**Given exercise**
Reproduce the records below exactly as they appear.

▽

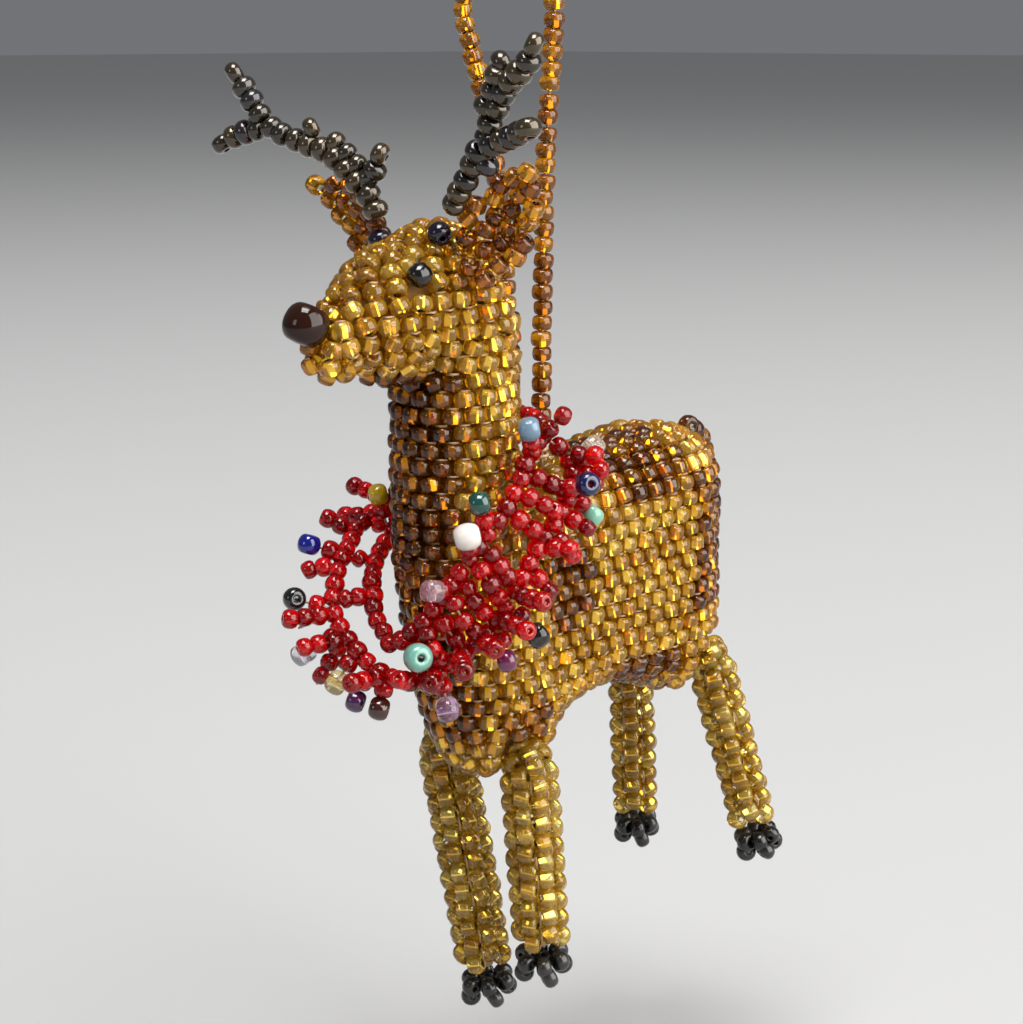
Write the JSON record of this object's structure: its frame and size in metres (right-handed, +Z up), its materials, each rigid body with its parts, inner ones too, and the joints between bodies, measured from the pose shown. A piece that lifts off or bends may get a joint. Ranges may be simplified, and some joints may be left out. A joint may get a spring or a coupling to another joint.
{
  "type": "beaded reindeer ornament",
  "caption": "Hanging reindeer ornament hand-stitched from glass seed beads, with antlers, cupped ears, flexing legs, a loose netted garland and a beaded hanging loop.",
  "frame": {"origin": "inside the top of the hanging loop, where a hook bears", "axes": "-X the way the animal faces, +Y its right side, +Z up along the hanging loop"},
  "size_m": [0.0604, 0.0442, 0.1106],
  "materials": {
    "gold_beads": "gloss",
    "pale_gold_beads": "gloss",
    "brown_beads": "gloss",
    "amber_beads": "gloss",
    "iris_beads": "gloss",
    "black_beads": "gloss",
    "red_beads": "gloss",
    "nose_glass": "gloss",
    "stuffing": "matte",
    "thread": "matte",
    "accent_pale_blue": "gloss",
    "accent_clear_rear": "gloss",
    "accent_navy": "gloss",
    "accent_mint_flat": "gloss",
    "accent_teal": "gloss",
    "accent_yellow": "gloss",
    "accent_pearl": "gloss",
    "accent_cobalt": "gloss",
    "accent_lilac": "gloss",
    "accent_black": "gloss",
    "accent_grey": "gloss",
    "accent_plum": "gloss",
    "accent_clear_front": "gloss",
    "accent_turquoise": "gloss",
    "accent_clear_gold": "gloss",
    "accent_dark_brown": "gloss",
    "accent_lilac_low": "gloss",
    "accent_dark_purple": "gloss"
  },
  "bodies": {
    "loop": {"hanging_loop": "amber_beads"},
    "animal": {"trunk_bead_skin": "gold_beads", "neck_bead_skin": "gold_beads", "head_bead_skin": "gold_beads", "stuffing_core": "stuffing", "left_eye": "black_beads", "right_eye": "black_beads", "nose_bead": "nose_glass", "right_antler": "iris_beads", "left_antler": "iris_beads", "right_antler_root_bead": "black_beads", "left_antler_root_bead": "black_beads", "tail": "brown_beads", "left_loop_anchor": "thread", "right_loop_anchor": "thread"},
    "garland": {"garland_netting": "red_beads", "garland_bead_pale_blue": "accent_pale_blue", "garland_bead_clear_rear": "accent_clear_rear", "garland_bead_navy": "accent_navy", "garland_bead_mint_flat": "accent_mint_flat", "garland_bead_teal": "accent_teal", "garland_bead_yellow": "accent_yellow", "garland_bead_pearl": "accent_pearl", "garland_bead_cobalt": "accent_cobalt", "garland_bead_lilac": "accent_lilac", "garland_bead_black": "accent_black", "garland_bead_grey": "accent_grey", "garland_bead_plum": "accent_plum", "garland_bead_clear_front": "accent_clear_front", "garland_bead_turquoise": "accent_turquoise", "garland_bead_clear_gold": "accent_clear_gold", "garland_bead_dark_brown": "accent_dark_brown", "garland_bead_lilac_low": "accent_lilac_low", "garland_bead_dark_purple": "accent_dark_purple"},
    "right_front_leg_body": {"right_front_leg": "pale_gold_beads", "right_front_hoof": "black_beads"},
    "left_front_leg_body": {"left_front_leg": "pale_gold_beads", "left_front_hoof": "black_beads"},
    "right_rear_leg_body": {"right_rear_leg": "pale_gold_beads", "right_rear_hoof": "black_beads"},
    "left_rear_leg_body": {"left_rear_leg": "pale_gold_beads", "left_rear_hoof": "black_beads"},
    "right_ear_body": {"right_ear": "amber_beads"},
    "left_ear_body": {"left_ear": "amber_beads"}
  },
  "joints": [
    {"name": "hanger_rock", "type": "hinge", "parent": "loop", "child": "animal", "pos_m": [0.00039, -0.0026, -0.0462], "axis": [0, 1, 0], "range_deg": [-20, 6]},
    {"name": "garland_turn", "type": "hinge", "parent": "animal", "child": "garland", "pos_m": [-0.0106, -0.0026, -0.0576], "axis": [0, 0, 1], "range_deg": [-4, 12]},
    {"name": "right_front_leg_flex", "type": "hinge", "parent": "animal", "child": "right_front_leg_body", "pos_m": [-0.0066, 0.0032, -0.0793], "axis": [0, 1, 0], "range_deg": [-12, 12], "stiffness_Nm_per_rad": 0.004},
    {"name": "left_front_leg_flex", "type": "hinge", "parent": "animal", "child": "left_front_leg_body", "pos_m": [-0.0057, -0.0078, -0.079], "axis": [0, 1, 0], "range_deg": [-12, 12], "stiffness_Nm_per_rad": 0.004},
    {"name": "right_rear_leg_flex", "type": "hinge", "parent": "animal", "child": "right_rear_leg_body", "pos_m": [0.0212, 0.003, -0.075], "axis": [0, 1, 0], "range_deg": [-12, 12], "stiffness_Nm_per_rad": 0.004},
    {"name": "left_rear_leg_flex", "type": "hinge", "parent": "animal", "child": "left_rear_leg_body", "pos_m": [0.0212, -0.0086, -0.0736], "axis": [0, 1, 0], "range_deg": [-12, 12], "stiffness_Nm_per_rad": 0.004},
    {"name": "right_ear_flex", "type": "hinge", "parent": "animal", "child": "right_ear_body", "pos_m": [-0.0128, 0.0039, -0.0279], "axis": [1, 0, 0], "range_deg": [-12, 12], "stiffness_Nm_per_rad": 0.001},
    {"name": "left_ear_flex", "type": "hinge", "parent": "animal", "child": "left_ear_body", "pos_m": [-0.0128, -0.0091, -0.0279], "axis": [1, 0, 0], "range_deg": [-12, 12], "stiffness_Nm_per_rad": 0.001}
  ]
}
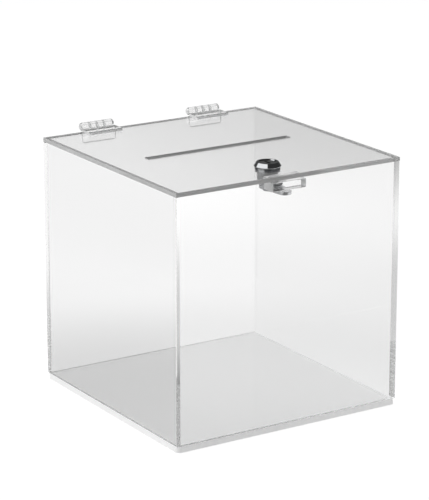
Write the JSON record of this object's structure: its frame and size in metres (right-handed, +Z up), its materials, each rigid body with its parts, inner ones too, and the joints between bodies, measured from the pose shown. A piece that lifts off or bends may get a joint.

△

**Answer to the exercise**
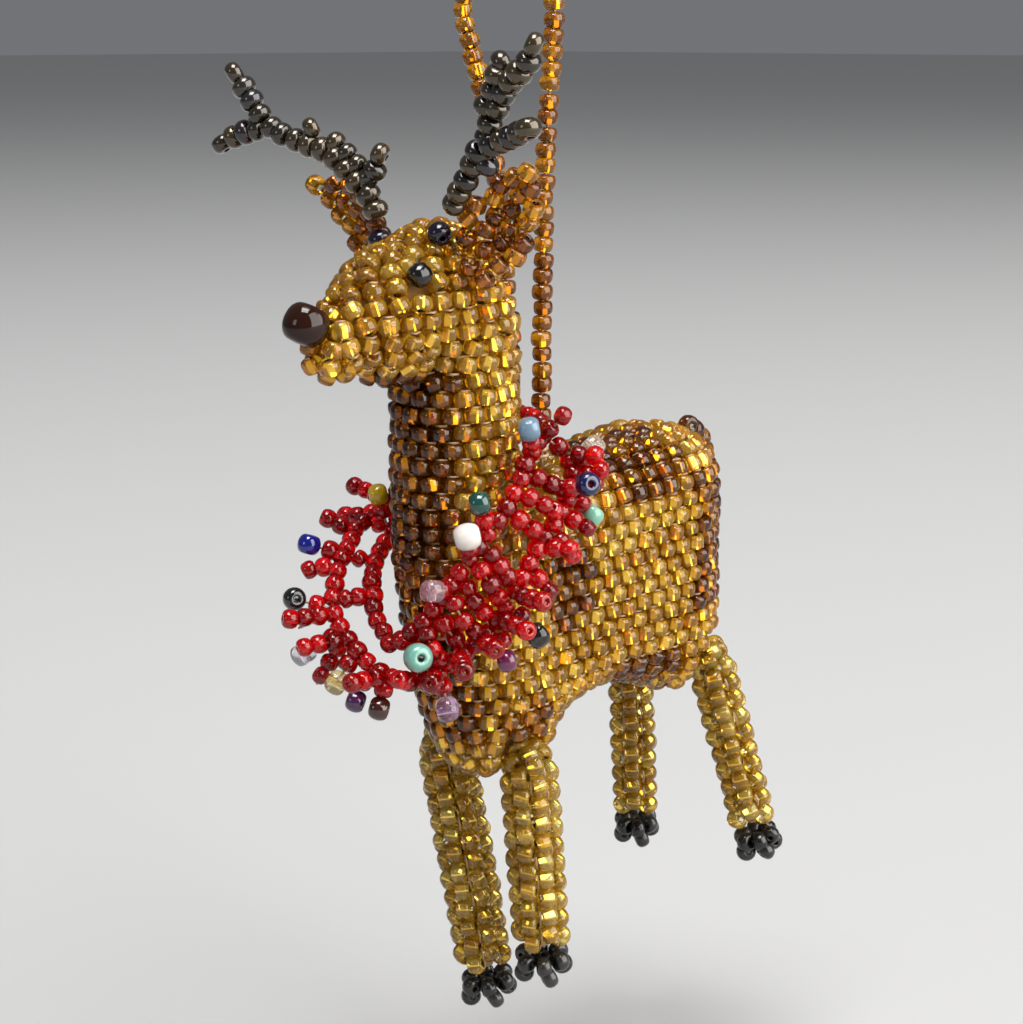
Write the JSON record of this object's structure: its frame and size in metres (right-handed, +Z up), its materials, each rigid body with its parts, inner ones too, and the joints between bodies, measured from the pose shown. A piece that lifts off or bends may get a joint. Ranges may be simplified, and some joints may be left out. A joint may get a spring or a coupling to another joint.
{
  "type": "beaded reindeer ornament",
  "caption": "Hanging reindeer ornament hand-stitched from glass seed beads, with antlers, cupped ears, flexing legs, a loose netted garland and a beaded hanging loop.",
  "frame": {"origin": "inside the top of the hanging loop, where a hook bears", "axes": "-X the way the animal faces, +Y its right side, +Z up along the hanging loop"},
  "size_m": [0.0604, 0.0442, 0.1106],
  "materials": {
    "gold_beads": "gloss",
    "pale_gold_beads": "gloss",
    "brown_beads": "gloss",
    "amber_beads": "gloss",
    "iris_beads": "gloss",
    "black_beads": "gloss",
    "red_beads": "gloss",
    "nose_glass": "gloss",
    "stuffing": "matte",
    "thread": "matte",
    "accent_pale_blue": "gloss",
    "accent_clear_rear": "gloss",
    "accent_navy": "gloss",
    "accent_mint_flat": "gloss",
    "accent_teal": "gloss",
    "accent_yellow": "gloss",
    "accent_pearl": "gloss",
    "accent_cobalt": "gloss",
    "accent_lilac": "gloss",
    "accent_black": "gloss",
    "accent_grey": "gloss",
    "accent_plum": "gloss",
    "accent_clear_front": "gloss",
    "accent_turquoise": "gloss",
    "accent_clear_gold": "gloss",
    "accent_dark_brown": "gloss",
    "accent_lilac_low": "gloss",
    "accent_dark_purple": "gloss"
  },
  "bodies": {
    "loop": {"hanging_loop": "amber_beads"},
    "animal": {"trunk_bead_skin": "gold_beads", "neck_bead_skin": "gold_beads", "head_bead_skin": "gold_beads", "stuffing_core": "stuffing", "left_eye": "black_beads", "right_eye": "black_beads", "nose_bead": "nose_glass", "right_antler": "iris_beads", "left_antler": "iris_beads", "right_antler_root_bead": "black_beads", "left_antler_root_bead": "black_beads", "tail": "brown_beads", "left_loop_anchor": "thread", "right_loop_anchor": "thread"},
    "garland": {"garland_netting": "red_beads", "garland_bead_pale_blue": "accent_pale_blue", "garland_bead_clear_rear": "accent_clear_rear", "garland_bead_navy": "accent_navy", "garland_bead_mint_flat": "accent_mint_flat", "garland_bead_teal": "accent_teal", "garland_bead_yellow": "accent_yellow", "garland_bead_pearl": "accent_pearl", "garland_bead_cobalt": "accent_cobalt", "garland_bead_lilac": "accent_lilac", "garland_bead_black": "accent_black", "garland_bead_grey": "accent_grey", "garland_bead_plum": "accent_plum", "garland_bead_clear_front": "accent_clear_front", "garland_bead_turquoise": "accent_turquoise", "garland_bead_clear_gold": "accent_clear_gold", "garland_bead_dark_brown": "accent_dark_brown", "garland_bead_lilac_low": "accent_lilac_low", "garland_bead_dark_purple": "accent_dark_purple"},
    "right_front_leg_body": {"right_front_leg": "pale_gold_beads", "right_front_hoof": "black_beads"},
    "left_front_leg_body": {"left_front_leg": "pale_gold_beads", "left_front_hoof": "black_beads"},
    "right_rear_leg_body": {"right_rear_leg": "pale_gold_beads", "right_rear_hoof": "black_beads"},
    "left_rear_leg_body": {"left_rear_leg": "pale_gold_beads", "left_rear_hoof": "black_beads"},
    "right_ear_body": {"right_ear": "amber_beads"},
    "left_ear_body": {"left_ear": "amber_beads"}
  },
  "joints": [
    {"name": "hanger_rock", "type": "hinge", "parent": "loop", "child": "animal", "pos_m": [0.00039, -0.0026, -0.0462], "axis": [0, 1, 0], "range_deg": [-20, 6]},
    {"name": "garland_turn", "type": "hinge", "parent": "animal", "child": "garland", "pos_m": [-0.0106, -0.0026, -0.0576], "axis": [0, 0, 1], "range_deg": [-4, 12]},
    {"name": "right_front_leg_flex", "type": "hinge", "parent": "animal", "child": "right_front_leg_body", "pos_m": [-0.0066, 0.0032, -0.0793], "axis": [0, 1, 0], "range_deg": [-12, 12], "stiffness_Nm_per_rad": 0.004},
    {"name": "left_front_leg_flex", "type": "hinge", "parent": "animal", "child": "left_front_leg_body", "pos_m": [-0.0057, -0.0078, -0.079], "axis": [0, 1, 0], "range_deg": [-12, 12], "stiffness_Nm_per_rad": 0.004},
    {"name": "right_rear_leg_flex", "type": "hinge", "parent": "animal", "child": "right_rear_leg_body", "pos_m": [0.0212, 0.003, -0.075], "axis": [0, 1, 0], "range_deg": [-12, 12], "stiffness_Nm_per_rad": 0.004},
    {"name": "left_rear_leg_flex", "type": "hinge", "parent": "animal", "child": "left_rear_leg_body", "pos_m": [0.0212, -0.0086, -0.0736], "axis": [0, 1, 0], "range_deg": [-12, 12], "stiffness_Nm_per_rad": 0.004},
    {"name": "right_ear_flex", "type": "hinge", "parent": "animal", "child": "right_ear_body", "pos_m": [-0.0128, 0.0039, -0.0279], "axis": [1, 0, 0], "range_deg": [-12, 12], "stiffness_Nm_per_rad": 0.001},
    {"name": "left_ear_flex", "type": "hinge", "parent": "animal", "child": "left_ear_body", "pos_m": [-0.0128, -0.0091, -0.0279], "axis": [1, 0, 0], "range_deg": [-12, 12], "stiffness_Nm_per_rad": 0.001}
  ]
}
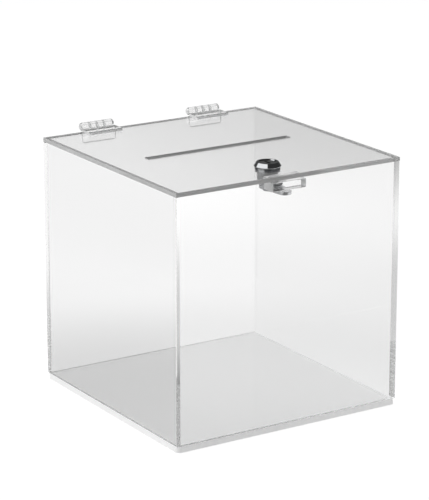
Write the JSON record of this object's structure: its frame and size in metres (right-handed, +Z up), its materials, each rigid body with its parts, inner ones too, and the joints between bodies, measured from the pose shown. A piece that lifts off or bends may get a joint.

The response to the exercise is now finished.